When reminded that Trump claimed at a July event two days before the Zelenksy call that Article 2 of the constitution gave him "the right to do whatever I want as president," Feldman said those comments "struck a kind of horror in me."

Even Turley agreed the president's view was misguided.

But, Turley argued, Trump has every right to go to outside courts to rule on whether the subpoenas are valid.

Turley also said he didn't believe the evidence against Trump is strong enough to meet the threshold of an impeachable offence. He says the president's conduct doesn't rise to any reasonable interpretation of crimes such as bribery, and especially not obstruction.

WATCH: Prof. Jonathan Turley explains why he doesn't think the evidence is strong enough to impeach 

Testifying at the impeachment hearing, Prof. Jonathan Turley said the case against U.S. President Donald Trump lacks clear and convincing evidence. 2:04

Based on two months of investigation sparked by a government whistleblower's complaint, the intelligence committee report relies heavily on testimony from current and former U.S. officials who defied White House orders not to appear.

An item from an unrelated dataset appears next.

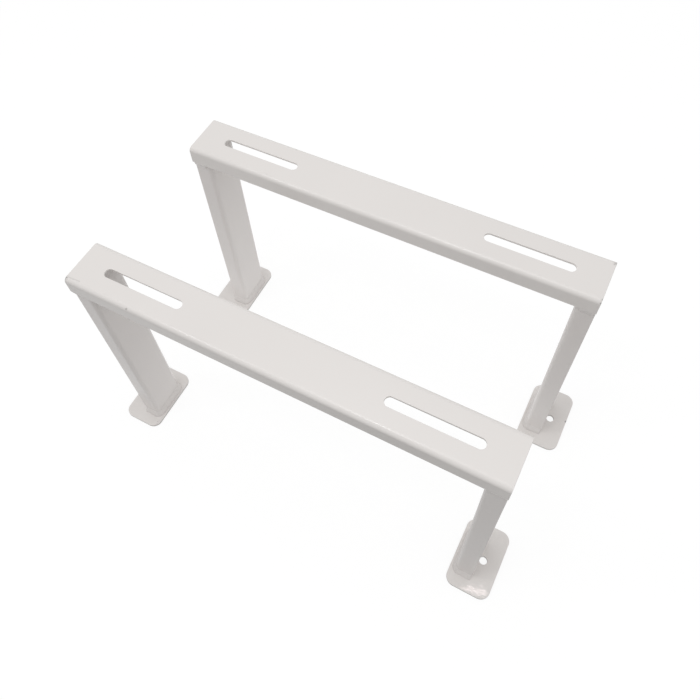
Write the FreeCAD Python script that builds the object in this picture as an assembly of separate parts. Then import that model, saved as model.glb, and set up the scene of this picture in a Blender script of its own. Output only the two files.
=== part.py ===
import FreeCAD
import Part
import os

# Air conditioner floor stand: a pair of welded steel brackets that stand side by side.
# Each bracket is a folded channel rail on two folded channel legs, and each leg has a flat foot plate.
# Millimetres. X runs along the rails, Y from the front bracket to the rear one, Z up from the floor.
# The origin is on the floor, midway between the brackets.

# Stand
stand_height = 300.0
bracket_spacing = 198.0
rear_shift = 10.0

# Folded sheet
sheet = 2.5
bend_inside = 2.5

# Rail: web on top, flanges pointing down, one long bolt slot near each end
rail_length = 450.0
rail_width = 52.0
rail_flange = 20.0
slot_length = 90.0
slot_width = 10.0
slot_end_distance = 31.0

# Leg: web facing the middle of the bracket, flanges pointing out to the rail's end
leg_depth = 20.0
left_leg_inset = 1.5
right_leg_inset = 0.5
leg_clearance = 0.2

# Foot plate
foot_length = 80.0
foot_width = 50.0
foot_thickness = 3.0
foot_corner = 11.0
foot_edge_break = 0.5
foot_margin = 6.0
anchor_hole = 9.0
anchor_setback = 31.0

# Weld beads
lap_bead = 3.0
foot_bead = 3.5
bead_crown = 0.3
bead_end_gap = 0.6

# Worked out from the sizes above
bend_outside = bend_inside + sheet
half_width = rail_width / 2
flange_bottom = stand_height - rail_flange
web_underside = stand_height - sheet
half_leg = half_width - sheet - leg_clearance
bracket_middle = (rail_length + left_leg_inset - right_leg_inset) / 2

cut_overrun = 1.0

x_axis = FreeCAD.Vector(1, 0, 0)
y_axis = FreeCAD.Vector(0, 1, 0)
z_axis = FreeCAD.Vector(0, 0, 1)


def rounded_path(corners, radius):
    """Open path through the corner points, with each inner corner turned on an arc."""
    edges = []
    start = corners[0]
    for before, corner, after in zip(corners, corners[1:], corners[2:]):
        back = (before - corner).normalize()
        ahead = (after - corner).normalize()
        arc_start = corner + back * radius
        arc_end = corner + ahead * radius
        centre = corner + (back + ahead) * radius
        arc_middle = centre - (back + ahead).normalize() * radius
        edges.append(Part.LineSegment(start, arc_start).toShape())
        edges.append(Part.Arc(arc_start, arc_middle, arc_end).toShape())
        start = arc_end
    edges.append(Part.LineSegment(start, corners[-1]).toShape())
    return edges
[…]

The inquiry found Trump "solicited the interference of a foreign government, Ukraine, to benefit his re-election," House intelligence chair Adam Schiff wrote in the report's preface.

In doing so, the president "sought to undermine the integrity of the U.S. presidential election process, and endangered U.S. national security," the report said.

Along with revelations from earlier testimony, the report included previously unreleased cellphone records raising fresh questions about Giuliani's interactions with the White House's Office of Management and Budget as well as the top Republican on the intelligence panel, Devin Nunes of California. Nunes declined to comment. 

Trump, who has called the impeachment inquiry "unpatriotic," said Wednesday in London at the NATO summit that he didn't know why Giuliani was speaking with the OMB.

Trump encouraged reporters to ask Giuliani about the calls, but claimed they are "no big deal."